Around 1.3 Billion People Worldwide Don’t Want the COVID-19 Vaccine: Gallup Poll

Around 1.3 billion people worldwide said that they will not get a COVID-19 vaccine if it became available at no cost, according to a Gallup poll taken in the last six months of 2020 and released Monday.

The 1.3 billion was a combination of 29 percent, or around three in 10 adults, worldwide who refused to be vaccinated, and another 3 percent who were undecided or refused to answer.

The rollout of the vaccines may be more challenging in certain countries, where more than 50 percent of people in 20 countries and areas said that they were unwilling to receive a COVID-19 vaccine.

These countries are Gabon, Cameroon, Jordan, Hungary, Bulgaria, Bosnia and Herzegovina, Russia, Kazakhstan, Kosovo, Senegal, Togo, Cyprus, Czech Republic, North Macedonia, Albania, Poland, Namibia, Lebanon, and Ukraine. Less than 2 percent of the population in eight of the countries have been vaccinated against COVID-19.

Sub-Saharan African countries Cameroon and Gabon led the list with the highest percentage of its population refusing the vaccine at 66 percent and 65 percent, respectively.

Although vaccine refusal may be high in some of the sub-Saharan African countries, the low COVID-19 mortality rate has puzzled scientists. As of April 28, the cumulative death count for the entire 46 sub-Saharan African countries was 79,804 deaths, or a case fatality risk of 2.5 percent, according to healthasset.org, which is collecting data on COVID-19 in the area. More than half of the deaths occurred in South Africa.

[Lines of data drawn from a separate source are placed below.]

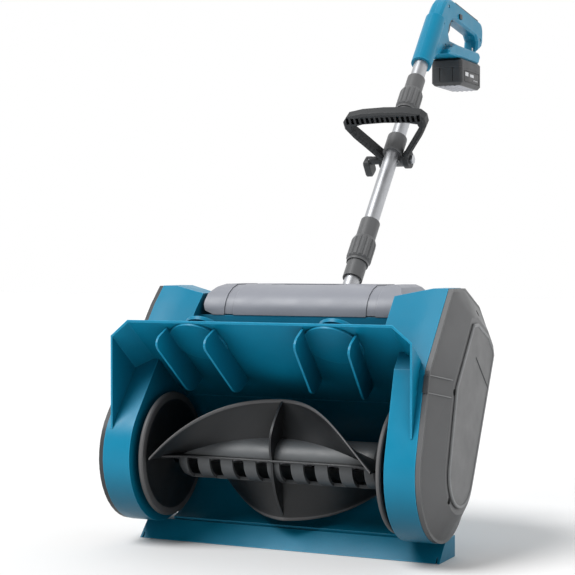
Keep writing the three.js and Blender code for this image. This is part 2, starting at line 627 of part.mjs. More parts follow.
// One half of the rear handle; `screwSide` opens the screw recesses.
function handleShell(screwSide) {
  const rightOnly = block([GAP / 2, 100], [400, 1100], [600, 1100]);
  const grip = prismXOut(handleOutline(), [0, GRIP_HALF], { bevel: 5, rounds: 1, arc: 4 });
  const fingerGap = join(
    prismX(outline(FINGER_GAP), [-50, 50]),
    prismX(outline(FINGER_GAP), [GRIP_HALF - 4, GRIP_HALF + 20], { offset: 4, bevel: 4 }),
  );
  const barrel = keep(poleRod(19, HANDLE_S, 646, 24), rightOnly);
  const mount = prismXOut(mountOutline(), [0, MOUNT_HALF], { bevel: 3, rounds: 1 });
  const cavity = cut(
    join(
      prismX(handleOutline(), [-1, GRIP_HALF - WALL], { offset: -WALL, arc: 4 }),
      poleRod(15, HANDLE_S + 62, 640, 20),
    ),
    poleRod(21, HANDLE_S - 10, HANDLE_S + 56, 24),
    prismX(mountOutline(), [-5, 60]),
    prismX(outline(FINGER_GAP), [-5, 60], { offset: WALL }),
    prismX(overmouldOutline(), [-5, 60], { offset: 2.6 }),
  );
  const bosses = HANDLE_SCREWS.map((at) => rodX(5, [0, GRIP_HALF - 1], at, 10));
  let shell = join(cut(join(grip, barrel, mount), cavity), ...bosses);
  shell = cut(
    keep(shell, rightOnly),
    fingerGap,
    poleRod(TUBE_R + GAP, HANDLE_S - 10, HANDLE_S + 62, 28),
    prismX(overmouldOutline(), [-20, 11.4], { offset: GAP }),
    railSlot(0.4),
    block([-13, 13], [714, 733], [825, 838]),
    block([-7, 7], [699, 752], [864, 914]),
    ...HANDLE_SCREWS.map((at) => rodX(1.9, [-2, GRIP_HALF + 1], at, 8)),
  );
  if (!screwSide) return shell;
  const recesses = HANDLE_SCREWS.map((at) => rodX(3.8, [GRIP_HALF - 3, 40], at, 12));
  return cut(shell, ...recesses, lockOff(0.4));
}
function gripOvermould() {
  return prismX(overmouldOutline(), [-11, 11], { arc: 2 });
}
const lockOff = (clear) =>
  block([10 - 8 * clear, 17], [760 - clear, 773 + clear], [903 - clear, 912 + clear]);
function trigger() {
  const lever = outline([
    [707, 907], [744, 907], [746, 897], [738, 892], [730, 876], [721, 868], [711, 869], [706, 880], [704, 897],
  ]);
  return join(prismX(lever, [-6, 6], { bevel: 1.2 }), rodX(1.9, [-9.5, 9.5], [711, 902], 10));
}
const triggerSwitch = () => block([-8, 8], [714, 744], [914.3, 925]);
const terminalBlock = () => block([-12.4, 12.4], [715, 731.5], [826, 837]);

// ---------------------------------------------------------------- battery
const batteryPlan = () => rectangle([-BATTERY_HALF, BATTERY_HALF], BATTERY_Y, 7);
const labelRecess = (x0, x1) => block([x0, x1], [742, 832], [780, 802]);
function batteryLowerCase() {
  const [z0] = BATTERY_Z;
  const body = keep(
    prismZ(batteryPlan(), [z0, BATTERY_SEAM_Z + 30], { bevel: 5, rounds: 1, arc: 3 }),
    block([-100, 100], [600, 900], [z0 - 1, BATTERY_SEAM_Z]),
  );
  const inside = prismZ(batteryPlan(), [z0 + WALL, BATTERY_SEAM_Z + 10], { offset: -WALL - 0.5, arc: 3 });
  const ribs = [-17, -6, 6, 17].map((x) => block([x - 0.9, x + 0.9], [740, 832], [z0 - 1, z0 + 1.2]));
  const seats = [labelRecess(30, 35), labelRecess(-35, -30)];
  const ends = [-13, 13].map((x) => block([x - 1.4, x + 1.4], [725, 728.4], [780, 900]));
  return cut(body, inside, ...ribs, ...seats, ...ends);
}
function batteryUpperCase() {
  const [, z1] = BATTERY_Z;
  const body = keep(
    prismZ(batteryPlan(), [BATTERY_SEAM_Z - 30, z1], { bevel: 4, rounds: 1, arc: 3 }),
    block([-100, 100], [600, 900], [BATTERY_SEAM_Z + GAP, z1 + 1]),
  );
  const inside = prismZ(batteryPlan(), [BATTERY_SEAM_Z - 10, z1 - 2.5], { offset: -4.2, arc: 3 });
  const rail = join(
    block([-18, 18], [735, 834], [z1 - 1, 830]),
    block([-22, 22], [735, 834], [829.8, 834.5]),
  );
  const contactSlots = [-9, 0, 9].map((x) => block([x - 1.2, x + 1.2], [730, 752], [826, 832]));
  const latch = block([-14.5, 14.5], [836, 850], [z1 - 12, z1 + 5]);
  return cut(join(cut(body, inside), rail), latch, ...contactSlots);
}
function releaseButton() {
  const z1 = BATTERY_Z[1];
  return join(
    block([-14, 14], [836.6, 845.6], [z1 - 4, z1 + 1.6]),
    block([-14, 14], [842, 845.6], [z1 - 8.4, z1 - 3]),
  );
}
function batteryCells() {
  const r = 9.2;
  const places = [[-17.8, 784.4], [0, 784.4], [17.8, 784.4], [-8.9, 799.6], [8.9, 799.6]];
  const cells = places.map(([x, z]) => rod(r, [x, 736, z], [x, 801, z], 14));
  return join(...cells);
}

// ---------------------------------------------------------------- assembly
const shovel = new THREE.Group();
shovel.position.y = -BASE_DEPTH / 2;

const head = frame(shovel, [0, 0, 0]);
node(head, "scraper_base", scraperBase(), blue);
node(head, "hood_shell", hoodShell(), blue);
node(head, "auger_trough", augerTrough(), blue);
node(head, "side_housing_right", sideHousing(DRIVE_SIDE, true), blue);
node(head, "side_housing_left", sideHousing(IDLE_SIDE, false), blue, { mirror: true });
node(head, "drive_cover_right", sideCover(DRIVE_SIDE), midGrey);
node(head, "side_cover_left", sideCover(IDLE_SIDE), darkGrey, { mirror: true });
DRIVE_SIDE.screws.forEach((at, i) => node(head, `cover_screw_right_${i + 1}`, coverScrew(at), steel));
IDLE_SIDE.screws.forEach((at, i) =>
  node(head, `cover_screw_left_${i + 1}`, coverScrew(at), steel, { mirror: true }),
);
node(head, "motor_bay", motorBay(), blue);
node(head, "top_cover", topCover(), paleGrey);
node(head, "pole_socket", poleSocket(), darkGrey);
node(head, "motor", motor(), steel);
node(head, "motor_shaft", motorShaft(), steel);
node(head, "motor_pulley", pulley(SMALL_PULLEY_R, 5.3, [MOTOR_Y, MOTOR_Z]), steel);
node(head, "drive_belt", driveBelt(), rubber);
node(head, "belt_tensioner", beltTensioner(), black);
node(head, "motor_controller", block([-130, -40], [128, 196], [238, 256]), board);

const auger = frame(shovel, [0, ...AXIS]);
node(auger, "auger_axle", augerAxle(), steel);
node(auger, "bearing_right", bearing(), steel);
node(auger, "bearing_left", bearing(), steel, { mirror: true });
node(auger, "axle_pulley", pulley(LARGE_PULLEY_R, AXLE_R + 0.3, [0, 0]), black);
node(auger, "auger_disc_right", endDisc(), darkGrey);
node(auger, "auger_disc_left", endDisc(), darkGrey, { mirror: true });
node(auger, "auger_drum", augerDrum(), darkGrey);
node(auger, "auger_blade_a", blade(), darkGrey);
node(auger, "auger_blade_b", blade().rotate([180, 0, 0]), darkGrey);

for (const [name, sign, yaw] of [["left", -1, 0], ["right", 1, RIGHT_DEFLECTOR_YAW]]) {
  const mount = frame(shovel, [sign * DEFLECTOR_X, ...onRoof(DEFLECTOR_S)], -HOOD_SLOPE, yaw);
  node(mount, `deflector_${name}`, deflector(), blue);
  node(mount, `deflector_dial_${name}`, deflectorDial(), blue);
}

const pole = frame(shovel, [0, POLE_Y, POLE_Z], POLE_ANGLE - 90);
node(pole, "lower_tube", tube(-92, 78), aluminium);
node(pole, "lower_coupling_sleeve", couplingHalf(16.8, 18, 50, 76), darkGrey);
node(pole, "lower_coupling_ring", couplingRing(50.4, 55), darkGrey);
node(pole, "lower_coupling_nut", ribbedNut(55.6, 103), darkGrey);
node(pole, "main_tube_sleeve", couplingHalf(16.8, 103.6, 142, 80), darkGrey);
node(pole, "main_tube", tube(80, 440), aluminium);
node(pole, "upper_coupling_sleeve", join(couplingHalf(16.5, 390, 404, 438), couplingRing(404, 408)), darkGrey);
node(pole, "upper_coupling_nut", ribbedNut(408.6, 454), darkGrey);
node(pole, "handle_tube_sleeve", couplingHalf(16.5, 454.6, 487, 441.5), darkGrey);
node(pole, "handle_tube", tube(442, HANDLE_S + 58), aluminium);
node(pole, "clamp_collar", clampCollar(), darkGrey);

const loop = frame(shovel, [0, ...onPole(PIVOT_S, PIVOT_D)], LOOP_TILT);
node(loop, "aux_handle", auxHandle(), black);
node(loop, "clamp_bolt", clampBolt(), steel);
node(loop, "clamp_knob", clampKnob(), black);

const rear = frame(shovel, [0, 0, 0]);
node(rear, "handle_shell_right", handleShell(true), blue);
node(rear, "handle_shell_left", handleShell(false), blue, { mirror: true });
node(rear, "grip_overmould", gripOvermould(), rubber);
node(rear, "trigger", trigger(), black);
node(rear, "trigger_switch", triggerSwitch(), black);
node(rear, "lock_off_button", lockOff(0), black);
node(rear, "terminal_block", terminalBlock(), copper);
node(rear, "battery_lower_case", batteryLowerCase(), darkGrey);
node(rear, "battery_upper_case", batteryUpperCase(), darkGrey);
node(rear, "battery_release_button", releaseButton(), blue);
node(rear, "battery_cells", batteryCells(), cellWrap);

export default shovel;
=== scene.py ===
"""Looks of the cordless snow shovel: materials, the moulded details and the auger's finished surfaces.

Metres, in the CAD frame. X runs to the right of someone facing the scoop, the pole rises towards +Y.
"""
import json
import math

import bmesh
import bpy
from mathutils import Matrix, Vector


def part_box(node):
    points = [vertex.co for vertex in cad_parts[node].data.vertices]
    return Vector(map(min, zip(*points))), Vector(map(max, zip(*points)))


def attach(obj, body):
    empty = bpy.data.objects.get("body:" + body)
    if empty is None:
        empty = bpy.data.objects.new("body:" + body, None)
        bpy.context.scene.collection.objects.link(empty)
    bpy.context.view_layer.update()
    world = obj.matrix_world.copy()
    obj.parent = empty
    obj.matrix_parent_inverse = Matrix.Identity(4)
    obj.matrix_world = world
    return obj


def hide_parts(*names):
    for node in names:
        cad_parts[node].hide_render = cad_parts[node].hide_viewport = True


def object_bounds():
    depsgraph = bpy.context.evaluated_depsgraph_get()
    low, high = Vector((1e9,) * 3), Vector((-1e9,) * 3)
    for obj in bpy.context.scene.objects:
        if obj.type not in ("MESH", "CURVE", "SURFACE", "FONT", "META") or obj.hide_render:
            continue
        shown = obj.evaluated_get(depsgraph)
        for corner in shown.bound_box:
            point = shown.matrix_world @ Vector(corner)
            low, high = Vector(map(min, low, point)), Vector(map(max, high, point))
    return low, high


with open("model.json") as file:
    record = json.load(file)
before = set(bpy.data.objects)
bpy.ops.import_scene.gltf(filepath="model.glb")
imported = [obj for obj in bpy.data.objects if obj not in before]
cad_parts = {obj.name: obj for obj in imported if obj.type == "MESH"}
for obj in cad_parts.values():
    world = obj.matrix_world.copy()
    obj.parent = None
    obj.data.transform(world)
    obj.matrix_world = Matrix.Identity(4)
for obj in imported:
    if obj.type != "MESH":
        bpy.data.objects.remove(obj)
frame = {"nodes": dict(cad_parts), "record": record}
CAD_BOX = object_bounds()

NODES = frame["nodes"]
SLOT_OF = {part["node"]: part["material_slot"] for part in frame["record"]["subparts"]}


# ---------------------------------------------------------------- materials
COLOR_A, COLOR_B, COLOR_OUT = 6, 7, 2  # the colour sockets of a Mix node
EDGE_HIGHLIGHT_TINT = 0.05  # how far the painted edge highlight goes towards white
SHADE_REACH = 0.22  # metres within which a neighbour adds painted shade to a surface


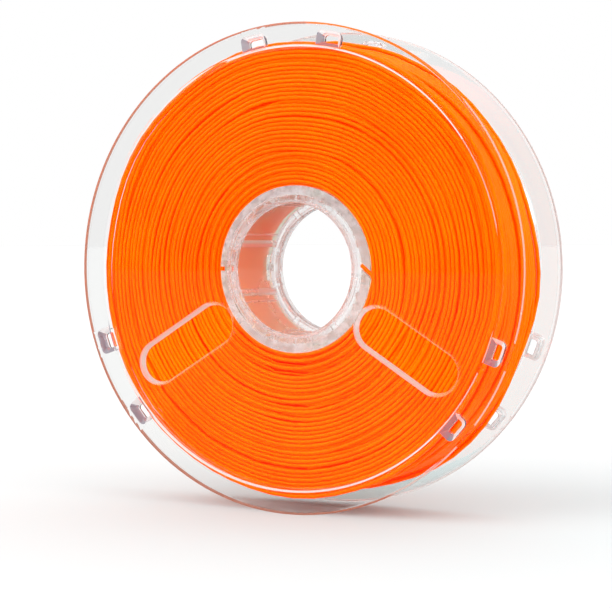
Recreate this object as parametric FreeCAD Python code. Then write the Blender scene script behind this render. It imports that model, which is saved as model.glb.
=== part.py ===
import FreeCAD, Part
import math
import os

from FreeCAD import Vector

# A clear moulded filament reel, standing on its two rims as in use on a bench.
# Frame: the bore axis lies along Y, +Z is up, and the origin is the reel's centre.
# The front flange is at -Y. Depth d below is measured along +Y from the front outer plane.

# ---- driving dimensions, mm ----
REEL_R = 100.0          # both flanges
REEL_W = 47.0           # over the two outer planes
WALL = 2.7              # flange wall
RECESS = 2.0            # the disc lies this far below the rim band
STEP_R_IN = 89.6        # foot of the step between disc and rim band
STEP_R_OUT = 90.7       # top of that step
BEAD_R = 98.8           # inner edge of the stiffening bead round the rim
BEAD_H = 0.7            # how far the bead stands in from the rim band's back
EDGE_ROUND = 0.7        # rounding of the rim's outer corner
BORE_R = 27.0           # the bore, at the two lips
LIP_R = 28.2            # outside of the bore lip
LIP_D = 1.0             # the lip's end face lies this far inside the outer plane
GROOVE_R = 30.4         # outside of the annular groove round the lip
GROOVE_FLOOR = 3.2      # depth of the groove's floor
COLLAR_D = 5.6          # how far in the front collar reaches
SPIGOT_D = 7.0          # how far in the rear spigot reaches
SPIGOT_R = 30.15        # outside of the rear spigot
SLEEVE_R_OUT = 34.2     # winding surface
SLEEVE_R_IN = 30.3
WINDOW_A = (-32.3, 212.3)   # centre lines of the two windows, degrees
WINDOW_FROM, WINDOW_TO = 34.6, 84.2     # along the centre line, at the outer face
WINDOW_WIDTH = 18.6
WINDOW_TAPER = 1.1      # each side, through the wall
CLIP_PAIRS = (90.0, 210.0, 330.0)
CLIP_HALF_PAIR = 10.5
CLIP_R = (90.9, 97.2)       # mouth of a clip pocket, radial
CLIP_HALF = 5.4             # mouth, tangential half-length
THROAT_R = (92.3, 95.35)
THROAT_HALF = 3.2
FUNNEL_D = 3.0          # depth of the pocket's taper
RIB_A = 20.0            # thick guide ribs each side of a latch
RIB_R = 1.5
THIN_RIB_A = 28.0
LATCH_D = (36.6, 39.6)  # latch windows in the sleeve, along the depth
LATCH_HALF_A = 10.5
HOOK_HALF_A = 3.0
STRAND_D = 1.75
PACK_R_OUT = 92.3
PACK_GAP = 0.15         # clearance of the plain pack solid from the mouldings
END_PLAY = 0.05         # the sleeve's clearance from each disc
START_AT = (29.84, 1.92)    # the strand's inner end, across and up from the bore axis
START_DIR = -40.1       # its direction there, degrees
START_RUN = 5.2         # straight length before it turns
START_BEND = 3.5        # radius of the turn on to the sleeve
END_CLIP_A = 79.5       # the rear pocket that holds the outer end

HALF_W = REEL_W / 2.0
DISC_IN = RECESS + WALL     # depth of the disc's inner face
AXIS = Vector(0, 1, 0)
ORIGIN = Vector(0, 0, 0)


def y_of(d):
    return d - HALF_W


def revolve(profile):
    """Solid of revolution about the bore axis from (radius, depth) corners."""
    pts = [Vector(r, y_of(d), 0) for r, d in profile]
    face = Part.Face(Part.makePolygon(pts + pts[:1]))
    return face.revolve(ORIGIN, AXIS, 360)


def ring(r0, r1, d0, d1):
    return revolve([(r0, d0), (r1, d0), (r1, d1), (r0, d1)])


def turned(shape, angle):
    """Turn a feature built at 0 degrees (+X) to angle, counterclockwise seen from the front."""
    s = shape.copy()
    s.rotate(ORIGIN, AXIS, -angle)
    return s


def wedge(r0, r1, d0, d1, half_a):
    """A ring sector centred on +X."""
    a = math.radians(half_a)
    pts = [Vector(r * math.cos(t), y_of(d0), r * math.sin(t)) for r, t in ((r0, -a), (r1, -a), (r1, a), (r0, a))]
    mid_out = Vector(r1, y_of(d0), 0)
    mid_in = Vector(r0, y_of(d0), 0)
    w = Part.Wire([
        Part.LineSegment(pts[0], pts[1]).toShape(),
        Part.Arc(pts[1], mid_out, pts[2]).toShape(),
        Part.LineSegment(pts[2], pts[3]).toShape(),
        Part.Arc(pts[3], mid_in, pts[0]).toShape(),
    ])
    return Part.Face(w).extrude(Vector(0, d1 - d0, 0))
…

A spokesperson from America’s Frontline Doctors (AFLDS) told The Epoch Times via email that the high number of people who do not want to receive the vaccine “should surprise no one particularly those from countries where years of authoritarian rule made people naturally more cautious about blind acquiescence to government mandates.”

“Hesitancy among people is natural and should not be treated as controversial. It is often reflective of a distrust of government-provided information or a desire to examine more evidence and effectiveness before taking any medication,” the spokesperson added.

In this file photo, a vial of the AstraZeneca vaccine is pictured in a pharmacy in Boulogne Billancourt, outside Paris on March 15, 2021. (The Canadian Press/ Christophe Ena/File/AP)

Some of the reasons why people are declining the COVID-19 vaccine include concerns of side effects, vaccine safety and efficacy, the speed at which it was developed, and a lack of trust in pharmaceutical companies, governments, and businesses, particularly those who incentivize people to get the vaccine or mandate a vaccine passport while the vaccine is only granted an emergency use authorization (EUA).

“In addition, mandating vaccines that have not been fully approved and where long-term data is unavailable is not a sound medical or scientific approach,” the AFLDS spokesperson said. “It violates federal and international law. Many people are interested in waiting to see if new research comes that could cut against any EUA that permitted premature rollout of a new type of medication.”

The Food and Drug Administration (FDA) has so far only issued an emergency authorization to three vaccine manufacturers: Johnson & Johnson, Moderna, and Pfizer-BioNTech. The only treatment the federal regulator has approved for a COVID -19 illness that requires hospitalization and oxygen supplementation is the antiviral agent, remdesivir.

The FDA states: “Under section 564 of the Federal Food, Drug, and Cosmetic Act (FD&C Act), when the Secretary of HHS declares that an emergency use authorization is appropriate, FDA may authorize unapproved medical products or unapproved uses of approved medical products to be used in an emergency to diagnose, treat, or prevent serious or life-threatening diseases or conditions caused by CBRN [chemical, biological, radiological, and nuclear] threat agents when certain criteria are met, including there are no adequate, approved, and available alternatives.”

Uncertainty or refusal to receive the vaccine is diverse and beyond partisan issues in the United States. According to a February 2021 poll by the University of Texas/Texas Tribune, while more Independents and Republicans in the Lone Star state expressed they did not want to be vaccinated or were unsure, at least 27 percent of Democrats also said the same.

In addition, about 26 percent of Texas Democrats expressed vaccines in general were not safe, compared to 55 percent Independents and 46 percent Republicans.

The Harris Poll involving 2,097 Americans found that while more people said they would wait out on the vaccine (21 percent) or outright declined it (14 percent), about 10 percent expressed they would receive the vaccine “whenever they get around to it.”

To date, more than 247 million doses of the COVID-19 vaccine have been administered to Americans, and 50 percent of the population in nine states have received at least one shot.

About 68 percent of Americans say that they are satisfied with the vaccine process. That number is double what it was in January and was highest among people age 65 and older, according to a Gallup poll that came out on March 30.